Resume & CV Guides

Freelance positioning

Freelance CV vs Traditional Resume: What to Change

A traditional resume is built around employers, job titles, and career history. A freelance CV or profile has to do something different: it must help a client trust that you understand the problem, can deliver the work, and can communicate clearly before and during the project.

Side-by-side diagram comparing a traditional resume with a freelance CV.
A freelance CV shifts the reader from employment history to client confidence and deliverable proof.

A freelance CV should lead with services, outcomes, and proof, not only job history.

Clients often care more about relevant examples than complete employment timelines.

The best freelance profile still stays honest, specific, and easy to verify.

Lead with the service a client wants to buy

A traditional resume often starts with a broad professional summary. A freelance CV should be sharper. The first section should tell a client what you do, who you help, and what kind of result or deliverable you can support.

For example, 'Virtual assistant with admin experience' is weaker than 'Virtual assistant for coaches and small teams, focused on inbox cleanup, calendar management, research, and weekly client reports.' The second version gives a client something concrete to evaluate.

  • Name the service clearly.
  • Mention the type of client or project when useful.
  • Include tools only when they support the service.
  • Avoid claiming every service at once.

Replace task lists with project proof

A job resume can rely on employer context. A freelance profile usually needs more visible proof. Selected projects, short case summaries, portfolio links, sample deliverables, and process notes can make a client feel safer about contacting you.

If you cannot share client names, use non-private details: industry, deliverable type, tools, timeline, scope, and outcome. A careful anonymous example is better than a vague claim.

  • Landing page copy for a coaching offer.
  • Weekly admin reports for a remote founder.
  • Data cleanup for 1,200 CRM records.
  • Product images edited for a marketplace launch.

Keep the timeline, but do not make it the whole story

Work history still matters. It can show reliability, domain experience, and transferable skills. But freelance clients usually do not need every internal responsibility from every old job.

Keep relevant roles, then rewrite bullets around client value. Instead of 'responsible for reports,' write what the reports helped someone do, how often you made them, what tools you used, and what changed because of the work.

  • Keep roles that support your freelance service.
  • Trim details that do not help the client decide.
  • Connect old employment examples to current deliverables.
  • Use dates honestly, but do not let dates bury proof.

Add a proposal-ready review step

Before sending a freelance application, compare your CV or profile against the client brief. Do the first 10 seconds answer the client's problem? Are the best examples visible? Are the keywords from the brief present only where they are true?

ApplyReadyCV's freelance mode can help with this check by reviewing service focus, portfolio signals, client-ready wording, project proof, and missing terms from the brief.

  • Does the profile name a clear service?
  • Can the client see proof without searching?
  • Are outcomes more visible than generic claims?
  • Does the profile match this brief without copying it?

FAQ

Can I use my normal resume for freelance applications?+

You can start from it, but you should adapt it. A freelance CV needs clearer services, selected projects, portfolio proof, and client outcomes than a standard employment resume.

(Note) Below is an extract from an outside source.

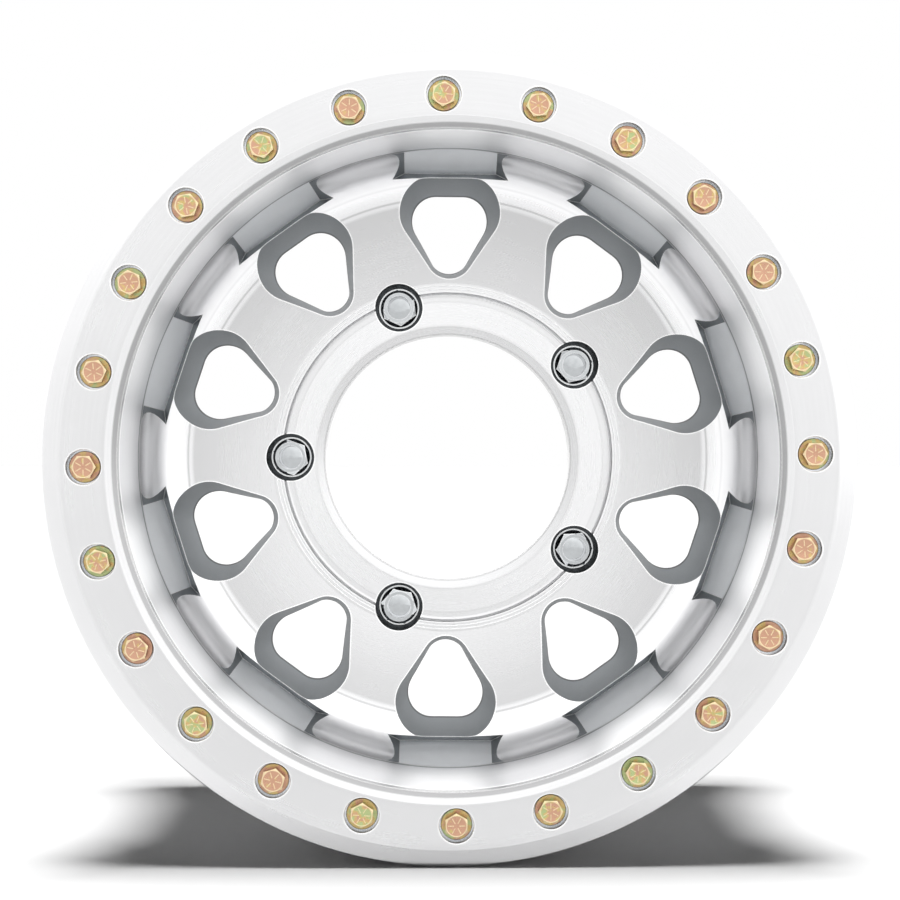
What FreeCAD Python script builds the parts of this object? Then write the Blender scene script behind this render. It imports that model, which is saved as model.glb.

Should a freelance CV include every past job?+

No. Include past work that supports the service you are selling. Trim details that do not help the client understand your fit.

What if I do not have paid freelance projects yet?+

Use relevant employment work, school projects, volunteer work, personal projects, sample work, or portfolio pieces. Be clear about what each example is and avoid pretending it was a paid client project.